> _Given exercise_
Reproduce the section of the listing that begins at the line containing "Keep writing the" and finishes at the line containing "round the hat.". Include both end lines and nothing beyond them.

* BEGIN Raw data *

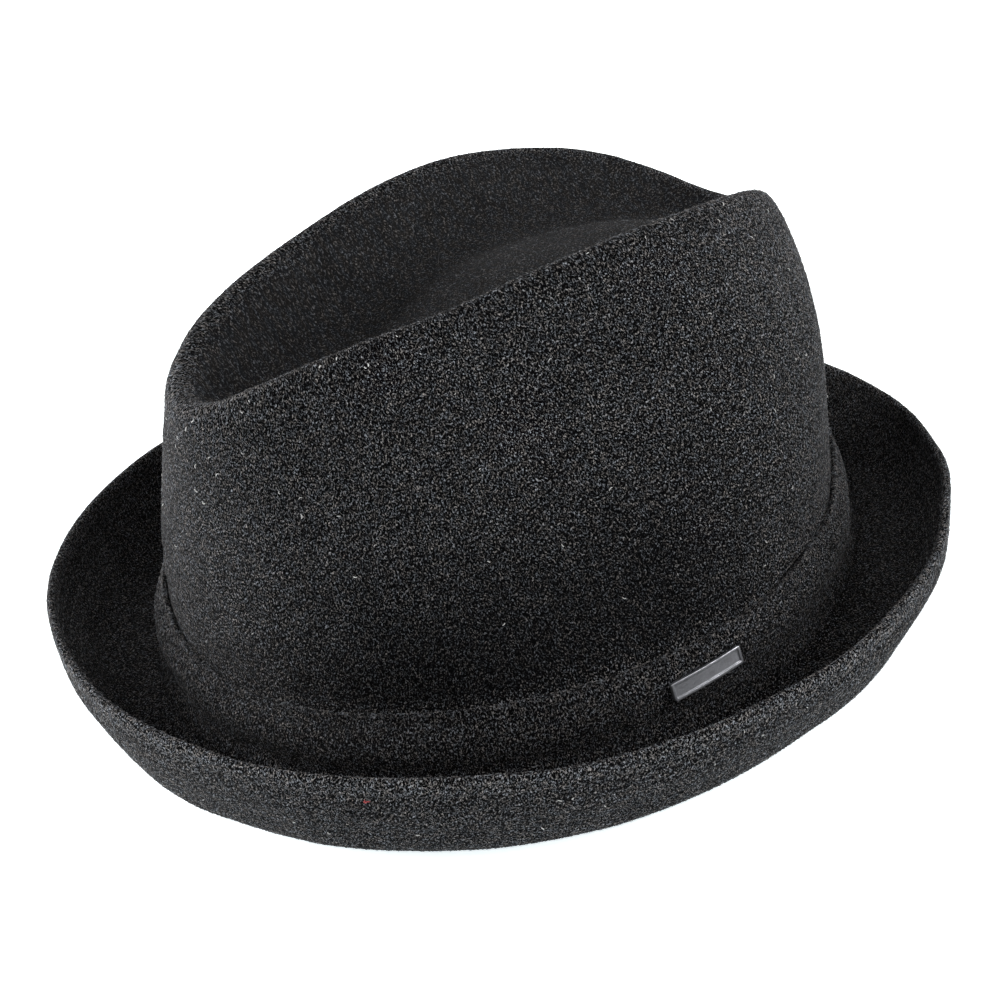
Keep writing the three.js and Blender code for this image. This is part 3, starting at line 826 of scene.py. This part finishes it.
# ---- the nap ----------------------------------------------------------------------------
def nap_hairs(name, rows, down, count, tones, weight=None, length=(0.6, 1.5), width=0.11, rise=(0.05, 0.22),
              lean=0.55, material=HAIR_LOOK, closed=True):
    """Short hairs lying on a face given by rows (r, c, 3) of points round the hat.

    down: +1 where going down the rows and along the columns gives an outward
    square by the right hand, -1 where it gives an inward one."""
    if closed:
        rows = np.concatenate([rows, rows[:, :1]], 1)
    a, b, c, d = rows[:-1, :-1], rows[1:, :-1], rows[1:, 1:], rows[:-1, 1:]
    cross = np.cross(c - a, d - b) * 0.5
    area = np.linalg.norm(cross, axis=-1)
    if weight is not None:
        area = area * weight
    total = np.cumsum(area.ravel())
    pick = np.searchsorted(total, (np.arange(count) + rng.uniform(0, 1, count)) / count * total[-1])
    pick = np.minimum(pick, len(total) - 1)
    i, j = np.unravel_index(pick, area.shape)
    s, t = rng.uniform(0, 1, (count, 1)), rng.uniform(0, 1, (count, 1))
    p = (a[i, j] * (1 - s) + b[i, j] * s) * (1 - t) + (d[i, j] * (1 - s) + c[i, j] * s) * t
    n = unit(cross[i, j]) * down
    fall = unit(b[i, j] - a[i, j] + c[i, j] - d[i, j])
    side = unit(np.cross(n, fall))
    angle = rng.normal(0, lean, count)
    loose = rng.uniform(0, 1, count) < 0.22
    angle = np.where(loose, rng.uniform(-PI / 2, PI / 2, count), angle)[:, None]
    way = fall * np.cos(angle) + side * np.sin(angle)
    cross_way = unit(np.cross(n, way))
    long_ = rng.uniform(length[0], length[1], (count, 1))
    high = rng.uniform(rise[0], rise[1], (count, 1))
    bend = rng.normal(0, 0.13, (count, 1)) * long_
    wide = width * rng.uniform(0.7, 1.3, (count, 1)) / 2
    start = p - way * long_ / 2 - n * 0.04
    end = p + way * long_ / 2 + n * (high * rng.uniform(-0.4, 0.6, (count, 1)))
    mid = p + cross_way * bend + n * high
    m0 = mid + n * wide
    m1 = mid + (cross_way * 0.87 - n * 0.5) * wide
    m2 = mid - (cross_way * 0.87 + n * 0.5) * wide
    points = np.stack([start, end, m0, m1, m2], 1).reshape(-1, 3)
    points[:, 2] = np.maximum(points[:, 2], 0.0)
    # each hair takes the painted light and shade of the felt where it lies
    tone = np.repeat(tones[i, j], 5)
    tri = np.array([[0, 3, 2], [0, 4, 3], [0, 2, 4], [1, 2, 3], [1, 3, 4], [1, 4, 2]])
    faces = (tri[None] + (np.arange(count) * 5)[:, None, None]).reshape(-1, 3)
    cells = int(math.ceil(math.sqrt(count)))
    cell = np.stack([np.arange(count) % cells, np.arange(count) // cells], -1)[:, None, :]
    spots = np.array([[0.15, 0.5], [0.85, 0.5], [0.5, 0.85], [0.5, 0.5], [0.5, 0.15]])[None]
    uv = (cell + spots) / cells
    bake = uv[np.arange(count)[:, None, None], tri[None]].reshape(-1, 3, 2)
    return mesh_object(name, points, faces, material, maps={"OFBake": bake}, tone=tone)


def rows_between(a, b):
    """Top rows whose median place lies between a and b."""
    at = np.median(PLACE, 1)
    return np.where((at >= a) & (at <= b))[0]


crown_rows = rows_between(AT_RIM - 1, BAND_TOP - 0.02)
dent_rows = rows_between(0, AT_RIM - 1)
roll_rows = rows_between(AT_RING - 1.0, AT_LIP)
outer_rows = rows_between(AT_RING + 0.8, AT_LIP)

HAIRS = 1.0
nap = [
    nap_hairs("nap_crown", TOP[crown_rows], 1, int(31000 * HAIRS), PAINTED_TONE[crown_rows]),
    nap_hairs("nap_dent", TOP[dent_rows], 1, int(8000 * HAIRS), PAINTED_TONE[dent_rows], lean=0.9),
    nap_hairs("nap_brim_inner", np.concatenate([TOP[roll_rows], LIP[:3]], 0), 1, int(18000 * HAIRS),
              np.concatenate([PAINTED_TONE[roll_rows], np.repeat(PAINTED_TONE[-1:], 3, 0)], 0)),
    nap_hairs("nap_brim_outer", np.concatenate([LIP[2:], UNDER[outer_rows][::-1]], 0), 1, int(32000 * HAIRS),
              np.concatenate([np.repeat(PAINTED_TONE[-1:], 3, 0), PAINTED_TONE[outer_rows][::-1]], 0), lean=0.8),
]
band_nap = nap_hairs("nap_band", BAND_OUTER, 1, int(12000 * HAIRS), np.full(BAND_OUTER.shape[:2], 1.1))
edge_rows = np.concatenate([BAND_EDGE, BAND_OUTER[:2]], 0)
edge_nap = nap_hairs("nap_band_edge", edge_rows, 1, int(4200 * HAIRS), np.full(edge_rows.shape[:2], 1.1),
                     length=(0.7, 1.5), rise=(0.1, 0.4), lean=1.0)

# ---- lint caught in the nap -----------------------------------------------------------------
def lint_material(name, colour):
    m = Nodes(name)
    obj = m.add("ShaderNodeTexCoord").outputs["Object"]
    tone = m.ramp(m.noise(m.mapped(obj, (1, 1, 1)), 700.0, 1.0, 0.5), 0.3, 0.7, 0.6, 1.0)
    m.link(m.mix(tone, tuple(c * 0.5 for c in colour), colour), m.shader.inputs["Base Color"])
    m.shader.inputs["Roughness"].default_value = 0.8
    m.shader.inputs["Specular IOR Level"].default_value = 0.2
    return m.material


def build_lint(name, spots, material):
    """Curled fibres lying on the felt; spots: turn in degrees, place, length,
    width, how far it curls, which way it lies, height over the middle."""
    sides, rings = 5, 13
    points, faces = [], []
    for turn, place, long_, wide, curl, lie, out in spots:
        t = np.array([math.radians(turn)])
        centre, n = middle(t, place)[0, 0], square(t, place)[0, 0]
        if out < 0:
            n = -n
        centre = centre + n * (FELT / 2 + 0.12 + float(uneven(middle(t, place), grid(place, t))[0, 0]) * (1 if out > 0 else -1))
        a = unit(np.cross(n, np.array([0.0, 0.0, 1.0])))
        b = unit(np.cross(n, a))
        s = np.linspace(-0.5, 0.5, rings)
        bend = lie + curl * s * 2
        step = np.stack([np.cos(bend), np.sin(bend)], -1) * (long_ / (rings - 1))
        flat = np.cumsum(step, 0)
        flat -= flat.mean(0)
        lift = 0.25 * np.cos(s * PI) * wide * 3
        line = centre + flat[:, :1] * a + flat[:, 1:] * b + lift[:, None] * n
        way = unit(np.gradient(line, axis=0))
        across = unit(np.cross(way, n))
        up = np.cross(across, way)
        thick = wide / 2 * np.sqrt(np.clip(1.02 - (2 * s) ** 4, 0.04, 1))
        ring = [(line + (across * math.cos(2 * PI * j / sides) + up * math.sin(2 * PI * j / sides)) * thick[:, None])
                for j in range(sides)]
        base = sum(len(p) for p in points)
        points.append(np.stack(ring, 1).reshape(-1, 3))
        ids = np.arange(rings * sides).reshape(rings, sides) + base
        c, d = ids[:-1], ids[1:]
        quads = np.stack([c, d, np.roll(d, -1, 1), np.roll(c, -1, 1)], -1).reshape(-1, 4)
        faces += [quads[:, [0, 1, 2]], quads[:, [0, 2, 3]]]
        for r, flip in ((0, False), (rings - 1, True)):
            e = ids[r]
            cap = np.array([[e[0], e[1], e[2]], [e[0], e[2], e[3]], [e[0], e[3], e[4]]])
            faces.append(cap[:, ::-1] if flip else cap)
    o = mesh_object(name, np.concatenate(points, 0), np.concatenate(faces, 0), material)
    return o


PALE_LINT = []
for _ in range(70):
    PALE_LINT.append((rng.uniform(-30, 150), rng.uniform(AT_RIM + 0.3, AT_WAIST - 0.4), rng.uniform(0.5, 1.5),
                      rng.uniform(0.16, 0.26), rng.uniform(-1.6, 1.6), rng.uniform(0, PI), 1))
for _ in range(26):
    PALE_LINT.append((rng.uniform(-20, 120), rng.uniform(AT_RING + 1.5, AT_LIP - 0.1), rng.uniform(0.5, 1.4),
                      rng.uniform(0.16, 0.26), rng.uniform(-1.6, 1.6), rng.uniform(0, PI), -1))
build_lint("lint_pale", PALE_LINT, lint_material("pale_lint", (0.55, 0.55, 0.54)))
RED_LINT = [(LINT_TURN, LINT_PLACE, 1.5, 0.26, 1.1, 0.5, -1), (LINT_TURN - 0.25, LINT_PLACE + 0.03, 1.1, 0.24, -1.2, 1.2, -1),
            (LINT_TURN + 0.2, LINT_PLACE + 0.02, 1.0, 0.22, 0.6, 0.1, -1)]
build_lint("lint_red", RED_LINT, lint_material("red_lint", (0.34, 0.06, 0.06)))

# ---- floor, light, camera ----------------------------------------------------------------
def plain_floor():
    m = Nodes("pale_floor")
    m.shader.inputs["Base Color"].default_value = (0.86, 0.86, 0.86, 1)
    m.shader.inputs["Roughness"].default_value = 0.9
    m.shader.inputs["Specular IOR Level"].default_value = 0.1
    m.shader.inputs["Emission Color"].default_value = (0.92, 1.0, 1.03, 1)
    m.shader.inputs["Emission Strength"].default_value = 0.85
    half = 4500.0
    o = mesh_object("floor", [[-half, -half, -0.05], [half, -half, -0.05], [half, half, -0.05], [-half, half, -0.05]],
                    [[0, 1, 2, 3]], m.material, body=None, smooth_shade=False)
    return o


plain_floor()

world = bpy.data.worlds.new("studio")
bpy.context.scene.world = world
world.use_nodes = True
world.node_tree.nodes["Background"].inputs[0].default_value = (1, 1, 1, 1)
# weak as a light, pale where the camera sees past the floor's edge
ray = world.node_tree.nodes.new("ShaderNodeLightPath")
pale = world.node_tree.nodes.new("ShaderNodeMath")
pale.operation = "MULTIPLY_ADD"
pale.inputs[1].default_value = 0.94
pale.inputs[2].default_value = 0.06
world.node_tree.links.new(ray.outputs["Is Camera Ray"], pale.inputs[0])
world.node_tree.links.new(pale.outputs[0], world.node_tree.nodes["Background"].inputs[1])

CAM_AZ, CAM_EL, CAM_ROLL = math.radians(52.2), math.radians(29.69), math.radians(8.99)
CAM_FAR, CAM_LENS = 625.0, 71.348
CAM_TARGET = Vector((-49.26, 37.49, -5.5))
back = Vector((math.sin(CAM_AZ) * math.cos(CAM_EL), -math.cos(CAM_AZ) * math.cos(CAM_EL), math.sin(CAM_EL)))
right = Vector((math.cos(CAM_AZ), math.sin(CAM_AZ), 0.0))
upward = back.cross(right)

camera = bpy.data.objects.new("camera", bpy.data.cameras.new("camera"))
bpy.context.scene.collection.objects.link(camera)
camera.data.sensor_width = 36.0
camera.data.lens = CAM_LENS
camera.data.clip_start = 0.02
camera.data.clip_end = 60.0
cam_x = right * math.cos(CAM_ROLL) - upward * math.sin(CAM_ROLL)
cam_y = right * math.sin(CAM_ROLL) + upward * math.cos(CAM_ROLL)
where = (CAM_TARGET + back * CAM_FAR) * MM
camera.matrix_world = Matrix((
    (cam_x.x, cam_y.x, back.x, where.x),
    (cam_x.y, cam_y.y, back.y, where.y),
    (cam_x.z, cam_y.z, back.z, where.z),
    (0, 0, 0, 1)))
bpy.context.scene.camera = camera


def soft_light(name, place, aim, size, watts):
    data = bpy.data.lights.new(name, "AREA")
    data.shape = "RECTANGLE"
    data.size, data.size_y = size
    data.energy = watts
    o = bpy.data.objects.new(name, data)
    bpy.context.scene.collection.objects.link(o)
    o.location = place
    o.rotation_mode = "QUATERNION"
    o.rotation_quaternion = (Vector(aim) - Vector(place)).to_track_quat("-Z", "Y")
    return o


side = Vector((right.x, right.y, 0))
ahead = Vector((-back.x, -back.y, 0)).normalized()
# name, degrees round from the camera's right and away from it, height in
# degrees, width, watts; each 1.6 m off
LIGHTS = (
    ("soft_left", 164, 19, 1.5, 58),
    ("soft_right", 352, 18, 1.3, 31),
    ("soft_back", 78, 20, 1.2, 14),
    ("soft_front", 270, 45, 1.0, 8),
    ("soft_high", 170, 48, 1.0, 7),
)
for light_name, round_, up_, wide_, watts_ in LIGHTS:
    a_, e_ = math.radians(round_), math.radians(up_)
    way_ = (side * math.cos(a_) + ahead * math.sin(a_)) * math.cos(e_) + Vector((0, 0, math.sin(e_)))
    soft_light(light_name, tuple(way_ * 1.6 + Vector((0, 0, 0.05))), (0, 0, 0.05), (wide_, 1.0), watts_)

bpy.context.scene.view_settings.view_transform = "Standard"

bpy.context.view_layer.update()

* END Raw data *
* BEGIN Raw data *

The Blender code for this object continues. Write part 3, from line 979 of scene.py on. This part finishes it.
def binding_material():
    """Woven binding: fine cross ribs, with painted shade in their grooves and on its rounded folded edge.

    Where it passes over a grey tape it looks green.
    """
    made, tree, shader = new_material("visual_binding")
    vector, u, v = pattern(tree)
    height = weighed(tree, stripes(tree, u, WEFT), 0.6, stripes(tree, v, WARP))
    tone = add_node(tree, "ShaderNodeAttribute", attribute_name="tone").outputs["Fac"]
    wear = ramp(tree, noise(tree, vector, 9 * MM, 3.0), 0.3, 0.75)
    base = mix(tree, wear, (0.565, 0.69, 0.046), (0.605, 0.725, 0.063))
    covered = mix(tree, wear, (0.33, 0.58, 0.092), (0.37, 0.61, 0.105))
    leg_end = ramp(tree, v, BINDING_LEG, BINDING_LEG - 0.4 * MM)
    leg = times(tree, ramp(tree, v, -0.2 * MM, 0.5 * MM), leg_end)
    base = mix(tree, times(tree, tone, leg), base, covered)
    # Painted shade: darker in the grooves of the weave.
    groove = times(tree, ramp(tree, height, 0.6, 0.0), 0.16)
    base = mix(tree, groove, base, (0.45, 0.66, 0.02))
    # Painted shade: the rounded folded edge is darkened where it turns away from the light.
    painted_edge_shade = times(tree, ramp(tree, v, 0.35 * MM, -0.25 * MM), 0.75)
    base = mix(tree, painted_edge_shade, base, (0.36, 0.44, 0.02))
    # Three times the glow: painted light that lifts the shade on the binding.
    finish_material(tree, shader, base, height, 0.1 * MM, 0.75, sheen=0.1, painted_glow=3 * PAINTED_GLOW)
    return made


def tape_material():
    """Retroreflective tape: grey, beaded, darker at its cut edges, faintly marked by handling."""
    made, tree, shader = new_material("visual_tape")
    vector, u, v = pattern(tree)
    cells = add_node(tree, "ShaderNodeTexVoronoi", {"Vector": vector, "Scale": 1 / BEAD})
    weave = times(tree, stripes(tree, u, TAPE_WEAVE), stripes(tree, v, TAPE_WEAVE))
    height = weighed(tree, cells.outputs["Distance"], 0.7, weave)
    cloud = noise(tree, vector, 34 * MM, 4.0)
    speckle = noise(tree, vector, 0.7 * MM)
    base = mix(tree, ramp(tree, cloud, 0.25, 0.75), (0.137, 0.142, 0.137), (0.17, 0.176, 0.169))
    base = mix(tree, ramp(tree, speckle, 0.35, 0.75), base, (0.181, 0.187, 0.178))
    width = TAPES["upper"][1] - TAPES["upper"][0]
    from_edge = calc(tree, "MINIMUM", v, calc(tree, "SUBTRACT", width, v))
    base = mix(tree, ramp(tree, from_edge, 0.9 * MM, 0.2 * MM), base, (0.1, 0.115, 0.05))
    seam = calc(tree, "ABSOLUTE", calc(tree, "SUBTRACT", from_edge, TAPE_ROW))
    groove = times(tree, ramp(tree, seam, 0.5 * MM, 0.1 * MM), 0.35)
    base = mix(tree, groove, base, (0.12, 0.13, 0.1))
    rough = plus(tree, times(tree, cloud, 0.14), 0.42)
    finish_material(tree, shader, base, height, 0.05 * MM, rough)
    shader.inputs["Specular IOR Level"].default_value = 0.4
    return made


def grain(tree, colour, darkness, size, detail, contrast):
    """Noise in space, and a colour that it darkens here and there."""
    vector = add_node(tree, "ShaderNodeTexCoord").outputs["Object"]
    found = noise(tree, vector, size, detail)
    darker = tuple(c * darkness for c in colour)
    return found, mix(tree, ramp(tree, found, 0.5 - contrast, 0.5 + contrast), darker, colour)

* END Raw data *

> _Response_
Keep writing the three.js and Blender code for this image. This is part 3, starting at line 826 of scene.py. This part finishes it.
# ---- the nap ----------------------------------------------------------------------------
def nap_hairs(name, rows, down, count, tones, weight=None, length=(0.6, 1.5), width=0.11, rise=(0.05, 0.22),
              lean=0.55, material=HAIR_LOOK, closed=True):
    """Short hairs lying on a face given by rows (r, c, 3) of points round the hat.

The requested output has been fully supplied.